▶ **GOAL OF THE EXERCISE**:
Only the lines from the one containing "in imported if" through the one containing "1.05, 1.8, 2.45)" are wanted. Give them again exactly, both ends included.

◇ ◇ ◇ ◇ ◇

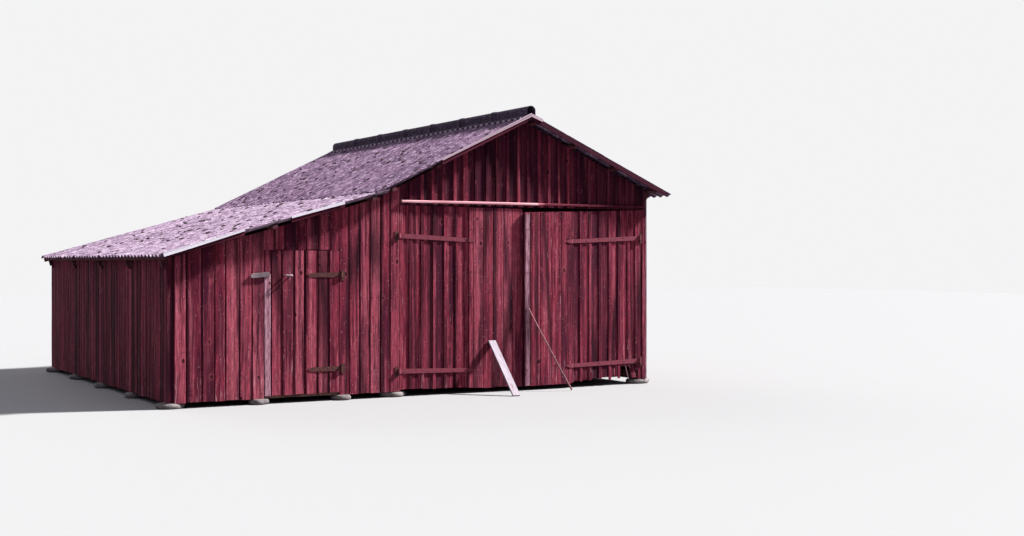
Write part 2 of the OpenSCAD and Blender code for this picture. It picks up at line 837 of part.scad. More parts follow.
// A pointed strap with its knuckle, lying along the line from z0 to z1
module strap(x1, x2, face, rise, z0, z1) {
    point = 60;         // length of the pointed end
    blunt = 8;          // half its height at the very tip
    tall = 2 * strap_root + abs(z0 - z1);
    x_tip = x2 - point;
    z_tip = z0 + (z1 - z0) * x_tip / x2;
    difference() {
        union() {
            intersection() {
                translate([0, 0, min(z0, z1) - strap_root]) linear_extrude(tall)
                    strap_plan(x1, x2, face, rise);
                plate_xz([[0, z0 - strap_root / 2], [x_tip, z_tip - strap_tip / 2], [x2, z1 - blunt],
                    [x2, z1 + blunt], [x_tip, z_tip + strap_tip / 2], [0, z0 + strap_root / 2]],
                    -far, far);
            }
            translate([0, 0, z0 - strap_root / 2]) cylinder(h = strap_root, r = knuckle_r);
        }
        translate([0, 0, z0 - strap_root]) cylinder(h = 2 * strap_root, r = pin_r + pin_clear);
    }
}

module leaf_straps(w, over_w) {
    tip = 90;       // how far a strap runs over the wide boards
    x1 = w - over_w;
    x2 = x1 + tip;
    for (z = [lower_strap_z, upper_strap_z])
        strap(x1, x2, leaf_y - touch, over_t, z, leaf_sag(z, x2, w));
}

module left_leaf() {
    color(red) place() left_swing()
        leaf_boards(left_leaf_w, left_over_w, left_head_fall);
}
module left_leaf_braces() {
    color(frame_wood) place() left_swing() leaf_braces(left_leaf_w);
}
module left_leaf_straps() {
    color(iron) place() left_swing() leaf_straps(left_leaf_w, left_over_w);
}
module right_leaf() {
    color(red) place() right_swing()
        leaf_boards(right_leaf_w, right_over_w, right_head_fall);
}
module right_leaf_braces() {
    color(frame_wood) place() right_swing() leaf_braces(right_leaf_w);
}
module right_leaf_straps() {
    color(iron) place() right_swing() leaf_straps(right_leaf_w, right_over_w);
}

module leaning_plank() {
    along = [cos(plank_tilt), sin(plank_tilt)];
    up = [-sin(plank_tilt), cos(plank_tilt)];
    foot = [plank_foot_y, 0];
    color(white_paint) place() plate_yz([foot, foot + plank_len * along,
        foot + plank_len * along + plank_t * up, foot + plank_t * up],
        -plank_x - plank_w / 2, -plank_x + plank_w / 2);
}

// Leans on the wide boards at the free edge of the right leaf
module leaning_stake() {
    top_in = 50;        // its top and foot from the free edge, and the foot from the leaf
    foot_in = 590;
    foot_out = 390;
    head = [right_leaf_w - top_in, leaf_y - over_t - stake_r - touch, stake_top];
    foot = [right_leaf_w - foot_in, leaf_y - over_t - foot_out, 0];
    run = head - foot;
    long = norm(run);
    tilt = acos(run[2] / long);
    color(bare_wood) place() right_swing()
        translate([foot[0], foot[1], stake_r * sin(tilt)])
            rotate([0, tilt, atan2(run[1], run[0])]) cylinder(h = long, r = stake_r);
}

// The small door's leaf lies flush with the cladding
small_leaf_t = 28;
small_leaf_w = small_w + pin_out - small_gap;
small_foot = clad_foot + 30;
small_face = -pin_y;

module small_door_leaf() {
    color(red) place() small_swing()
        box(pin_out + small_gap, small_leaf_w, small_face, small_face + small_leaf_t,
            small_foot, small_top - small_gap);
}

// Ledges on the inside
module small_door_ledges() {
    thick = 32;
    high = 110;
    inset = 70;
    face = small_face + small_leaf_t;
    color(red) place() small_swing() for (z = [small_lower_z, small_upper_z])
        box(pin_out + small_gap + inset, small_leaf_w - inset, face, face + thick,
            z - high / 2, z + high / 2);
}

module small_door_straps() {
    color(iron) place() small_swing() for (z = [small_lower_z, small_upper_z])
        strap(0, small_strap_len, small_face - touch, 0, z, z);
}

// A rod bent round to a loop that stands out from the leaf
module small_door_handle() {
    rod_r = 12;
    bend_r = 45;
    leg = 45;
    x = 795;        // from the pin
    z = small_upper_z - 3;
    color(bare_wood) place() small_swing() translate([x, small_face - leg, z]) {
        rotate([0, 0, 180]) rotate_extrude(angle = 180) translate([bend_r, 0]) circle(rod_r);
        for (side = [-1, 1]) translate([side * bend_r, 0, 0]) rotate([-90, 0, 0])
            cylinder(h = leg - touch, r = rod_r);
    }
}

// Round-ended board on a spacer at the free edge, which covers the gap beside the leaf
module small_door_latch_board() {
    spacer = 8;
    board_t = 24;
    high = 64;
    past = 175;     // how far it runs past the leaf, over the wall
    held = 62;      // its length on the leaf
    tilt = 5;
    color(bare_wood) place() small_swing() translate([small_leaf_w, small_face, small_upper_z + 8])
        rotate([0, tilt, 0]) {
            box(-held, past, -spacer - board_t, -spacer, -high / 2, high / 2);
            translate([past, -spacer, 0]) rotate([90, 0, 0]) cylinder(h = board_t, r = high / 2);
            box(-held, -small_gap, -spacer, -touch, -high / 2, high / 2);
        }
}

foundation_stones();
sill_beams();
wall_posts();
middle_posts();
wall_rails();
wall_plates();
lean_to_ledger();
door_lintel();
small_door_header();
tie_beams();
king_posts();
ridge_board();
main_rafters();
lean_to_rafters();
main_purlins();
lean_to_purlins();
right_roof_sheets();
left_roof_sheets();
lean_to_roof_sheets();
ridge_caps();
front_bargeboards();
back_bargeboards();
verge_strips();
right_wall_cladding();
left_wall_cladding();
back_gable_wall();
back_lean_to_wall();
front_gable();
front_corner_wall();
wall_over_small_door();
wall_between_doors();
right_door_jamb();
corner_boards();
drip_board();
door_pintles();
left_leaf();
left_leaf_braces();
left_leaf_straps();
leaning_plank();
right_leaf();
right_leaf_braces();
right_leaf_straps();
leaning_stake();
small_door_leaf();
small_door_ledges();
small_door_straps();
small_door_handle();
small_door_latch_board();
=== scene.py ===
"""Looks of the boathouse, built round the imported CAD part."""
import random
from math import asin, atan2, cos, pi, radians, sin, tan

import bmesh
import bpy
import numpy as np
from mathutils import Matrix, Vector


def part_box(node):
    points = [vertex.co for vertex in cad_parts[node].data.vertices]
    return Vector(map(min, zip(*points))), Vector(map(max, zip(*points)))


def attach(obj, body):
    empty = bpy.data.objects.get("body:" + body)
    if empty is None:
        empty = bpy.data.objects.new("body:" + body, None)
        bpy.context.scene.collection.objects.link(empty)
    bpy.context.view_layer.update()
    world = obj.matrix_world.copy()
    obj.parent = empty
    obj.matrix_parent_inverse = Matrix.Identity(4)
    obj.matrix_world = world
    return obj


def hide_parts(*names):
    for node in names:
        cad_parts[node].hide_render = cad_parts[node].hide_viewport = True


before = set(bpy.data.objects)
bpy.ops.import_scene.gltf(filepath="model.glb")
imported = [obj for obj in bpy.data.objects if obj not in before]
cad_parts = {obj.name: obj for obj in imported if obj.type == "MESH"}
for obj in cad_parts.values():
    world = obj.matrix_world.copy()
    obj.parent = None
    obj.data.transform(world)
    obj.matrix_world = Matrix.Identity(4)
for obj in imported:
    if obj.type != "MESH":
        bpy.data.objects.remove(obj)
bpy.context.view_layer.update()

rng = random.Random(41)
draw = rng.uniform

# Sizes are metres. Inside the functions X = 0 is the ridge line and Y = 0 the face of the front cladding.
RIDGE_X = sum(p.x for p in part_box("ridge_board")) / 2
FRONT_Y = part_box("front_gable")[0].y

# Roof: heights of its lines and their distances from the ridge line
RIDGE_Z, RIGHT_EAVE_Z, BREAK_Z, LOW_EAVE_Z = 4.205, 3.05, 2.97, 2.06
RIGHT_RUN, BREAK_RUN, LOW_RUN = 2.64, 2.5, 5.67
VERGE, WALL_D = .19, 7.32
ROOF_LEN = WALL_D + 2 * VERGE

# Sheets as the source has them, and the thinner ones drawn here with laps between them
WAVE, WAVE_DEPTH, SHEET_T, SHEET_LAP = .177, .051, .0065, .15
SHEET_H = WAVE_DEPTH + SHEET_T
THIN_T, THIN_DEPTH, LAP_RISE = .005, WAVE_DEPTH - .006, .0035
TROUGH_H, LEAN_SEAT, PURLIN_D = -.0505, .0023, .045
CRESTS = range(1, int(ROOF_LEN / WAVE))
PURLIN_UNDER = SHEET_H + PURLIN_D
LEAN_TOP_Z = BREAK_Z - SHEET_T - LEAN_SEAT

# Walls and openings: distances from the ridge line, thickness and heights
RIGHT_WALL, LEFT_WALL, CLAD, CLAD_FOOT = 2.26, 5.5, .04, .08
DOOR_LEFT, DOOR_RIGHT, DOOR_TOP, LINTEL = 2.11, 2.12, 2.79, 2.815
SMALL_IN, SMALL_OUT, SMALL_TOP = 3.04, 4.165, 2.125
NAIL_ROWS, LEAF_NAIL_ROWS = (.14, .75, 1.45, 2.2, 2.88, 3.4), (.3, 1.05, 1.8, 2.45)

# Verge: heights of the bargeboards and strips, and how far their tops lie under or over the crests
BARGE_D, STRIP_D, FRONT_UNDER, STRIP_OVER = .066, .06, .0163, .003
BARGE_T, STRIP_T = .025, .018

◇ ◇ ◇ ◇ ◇

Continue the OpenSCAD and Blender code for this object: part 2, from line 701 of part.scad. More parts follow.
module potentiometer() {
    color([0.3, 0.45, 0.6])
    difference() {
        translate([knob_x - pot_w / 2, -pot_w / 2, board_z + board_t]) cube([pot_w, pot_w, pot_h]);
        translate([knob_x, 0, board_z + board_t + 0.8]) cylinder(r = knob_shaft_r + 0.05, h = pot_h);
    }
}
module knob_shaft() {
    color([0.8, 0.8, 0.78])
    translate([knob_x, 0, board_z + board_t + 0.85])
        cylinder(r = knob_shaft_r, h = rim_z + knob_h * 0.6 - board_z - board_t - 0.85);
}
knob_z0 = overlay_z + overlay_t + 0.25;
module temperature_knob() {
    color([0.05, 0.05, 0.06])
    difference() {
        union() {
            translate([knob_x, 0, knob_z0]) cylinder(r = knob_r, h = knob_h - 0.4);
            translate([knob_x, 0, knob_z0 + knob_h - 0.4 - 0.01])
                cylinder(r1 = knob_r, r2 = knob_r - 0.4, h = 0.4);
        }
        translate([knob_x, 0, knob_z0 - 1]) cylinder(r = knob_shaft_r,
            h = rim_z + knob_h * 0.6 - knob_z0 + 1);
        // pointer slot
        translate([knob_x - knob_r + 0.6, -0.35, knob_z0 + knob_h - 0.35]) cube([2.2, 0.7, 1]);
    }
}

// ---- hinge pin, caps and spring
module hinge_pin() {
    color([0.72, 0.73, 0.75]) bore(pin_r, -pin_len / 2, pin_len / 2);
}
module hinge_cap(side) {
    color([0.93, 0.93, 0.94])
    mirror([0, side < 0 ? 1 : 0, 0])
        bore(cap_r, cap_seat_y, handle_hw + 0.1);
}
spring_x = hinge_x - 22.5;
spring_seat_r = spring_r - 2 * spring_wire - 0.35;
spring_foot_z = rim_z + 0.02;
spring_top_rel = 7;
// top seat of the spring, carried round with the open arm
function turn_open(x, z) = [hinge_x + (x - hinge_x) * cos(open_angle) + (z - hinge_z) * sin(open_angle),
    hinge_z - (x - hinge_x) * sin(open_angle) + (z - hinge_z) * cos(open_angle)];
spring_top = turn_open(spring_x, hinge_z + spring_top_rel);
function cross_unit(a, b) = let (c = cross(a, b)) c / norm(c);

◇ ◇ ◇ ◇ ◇

▶ **RESPONSE BELOW**:
cad_parts = {obj.name: obj for obj in imported if obj.type == "MESH"}
for obj in cad_parts.values():
    world = obj.matrix_world.copy()
    obj.parent = None
    obj.data.transform(world)
    obj.matrix_world = Matrix.Identity(4)
for obj in imported:
    if obj.type != "MESH":
        bpy.data.objects.remove(obj)
bpy.context.view_layer.update()

rng = random.Random(41)
draw = rng.uniform

# Sizes are metres. Inside the functions X = 0 is the ridge line and Y = 0 the face of the front cladding.
RIDGE_X = sum(p.x for p in part_box("ridge_board")) / 2
FRONT_Y = part_box("front_gable")[0].y

# Roof: heights of its lines and their distances from the ridge line
RIDGE_Z, RIGHT_EAVE_Z, BREAK_Z, LOW_EAVE_Z = 4.205, 3.05, 2.97, 2.06
RIGHT_RUN, BREAK_RUN, LOW_RUN = 2.64, 2.5, 5.67
VERGE, WALL_D = .19, 7.32
ROOF_LEN = WALL_D + 2 * VERGE

# Sheets as the source has them, and the thinner ones drawn here with laps between them
WAVE, WAVE_DEPTH, SHEET_T, SHEET_LAP = .177, .051, .0065, .15
SHEET_H = WAVE_DEPTH + SHEET_T
THIN_T, THIN_DEPTH, LAP_RISE = .005, WAVE_DEPTH - .006, .0035
TROUGH_H, LEAN_SEAT, PURLIN_D = -.0505, .0023, .045
CRESTS = range(1, int(ROOF_LEN / WAVE))
PURLIN_UNDER = SHEET_H + PURLIN_D
LEAN_TOP_Z = BREAK_Z - SHEET_T - LEAN_SEAT

# Walls and openings: distances from the ridge line, thickness and heights
RIGHT_WALL, LEFT_WALL, CLAD, CLAD_FOOT = 2.26, 5.5, .04, .08
DOOR_LEFT, DOOR_RIGHT, DOOR_TOP, LINTEL = 2.11, 2.12, 2.79, 2.815
SMALL_IN, SMALL_OUT, SMALL_TOP = 3.04, 4.165, 2.125
NAIL_ROWS, LEAF_NAIL_ROWS = (.14, .75, 1.45, 2.2, 2.88, 3.4), (.3, 1.05, 1.8, 2.45)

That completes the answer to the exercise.